The songs themselves weren’t
quite written concurrently, but the impetus to
being making Milk
White Sheets did grow out of waiting on
finishing Ballad of the Broken Seas. “Towards
the end I was finishing the first album and I was
waiting for Mark to post me back his vocals,” she
explains, “and I was a bit bored and started
doing Milk White Sheets.”
It sounds as if she was locked into
a songwriting groove, and the only limitation was
being able to
get back into a studio again. “It’s a
question of money,” she agrees. “If I
had my own studio until I burnt out I’d be
in there most of the time. It’s such a passion,
whether I’m singing the songs or I’m
getting someone to sing the songs. It’s amazing
to have the seed of an idea in my head and then it’s
on the record and it’s released all over the
world. That’s like a bit of a drug for me.”
When it comes to touring Ballad
of the Broken Seas, Campbell has yet to have the
opportunity to play any shows with Lanegan – the
original intention was that he would be playing a
few shows, including an appearance on Later
with Jools Holland, but they were fully
booked.

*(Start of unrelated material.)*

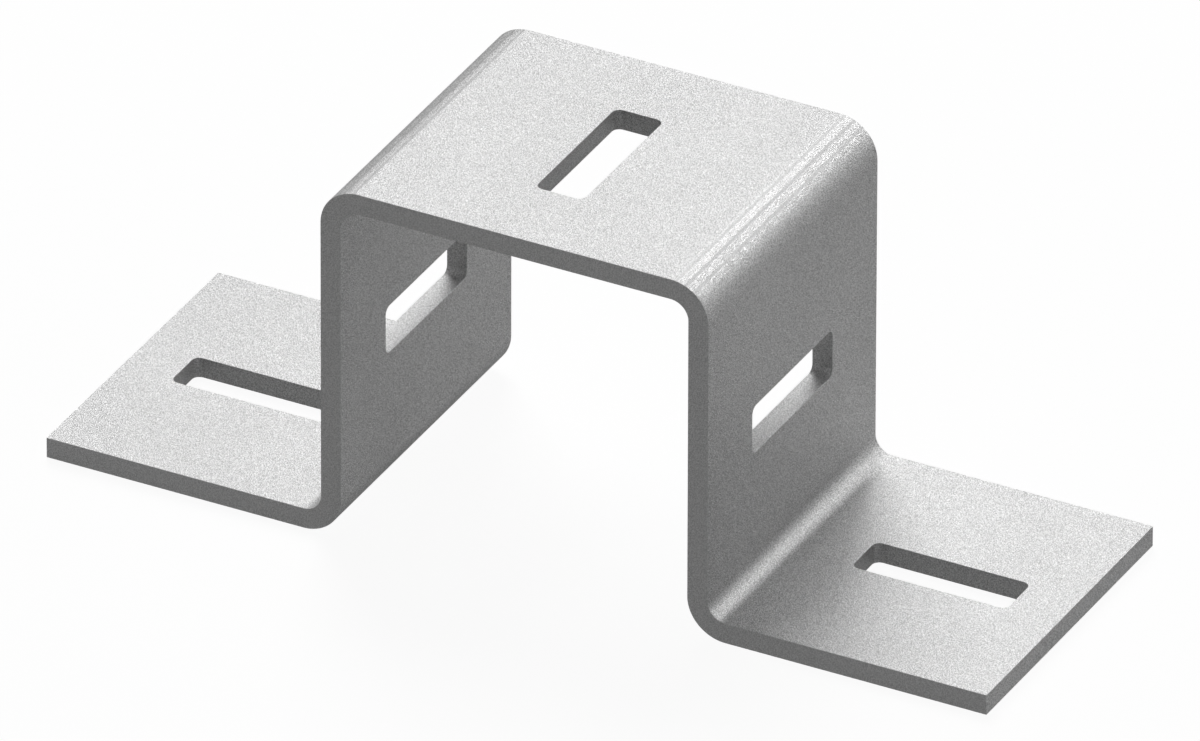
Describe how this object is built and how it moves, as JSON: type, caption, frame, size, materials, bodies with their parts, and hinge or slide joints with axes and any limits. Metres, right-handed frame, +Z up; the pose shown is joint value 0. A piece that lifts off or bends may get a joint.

Instead, she has been touring with Eugene
Kelly, from the Vaselines. “He’s a total
gent,” she enthuses. “Hopefully one day
I’ll get to do some shows with Mark. I’m
doing some stuff with Howe Gelb, and I’m doing
a show in Italy with him, and he might be a good
foil for me as well. Mark has got to do a show with
my one of these days; I’m just too shy to ask
him now.”
If she’s too shy to ask him to play with her,
how’s she going to ask him to make another
album with her? “It doesn’t look like
that,” she says in a voice tinged with sadness. “People
have been saying who do you want to work with next,
and I like a lot of people that are probably too
ambitious – I’d like to work with Leonard
Cohen, or someone like that. I just have to wait
and see. I didn’t really plan to do this record
with Mark; it just happened.”
Isobel Campbell and Mark Lanegan’s
Ballads of the Broken Seas is out now.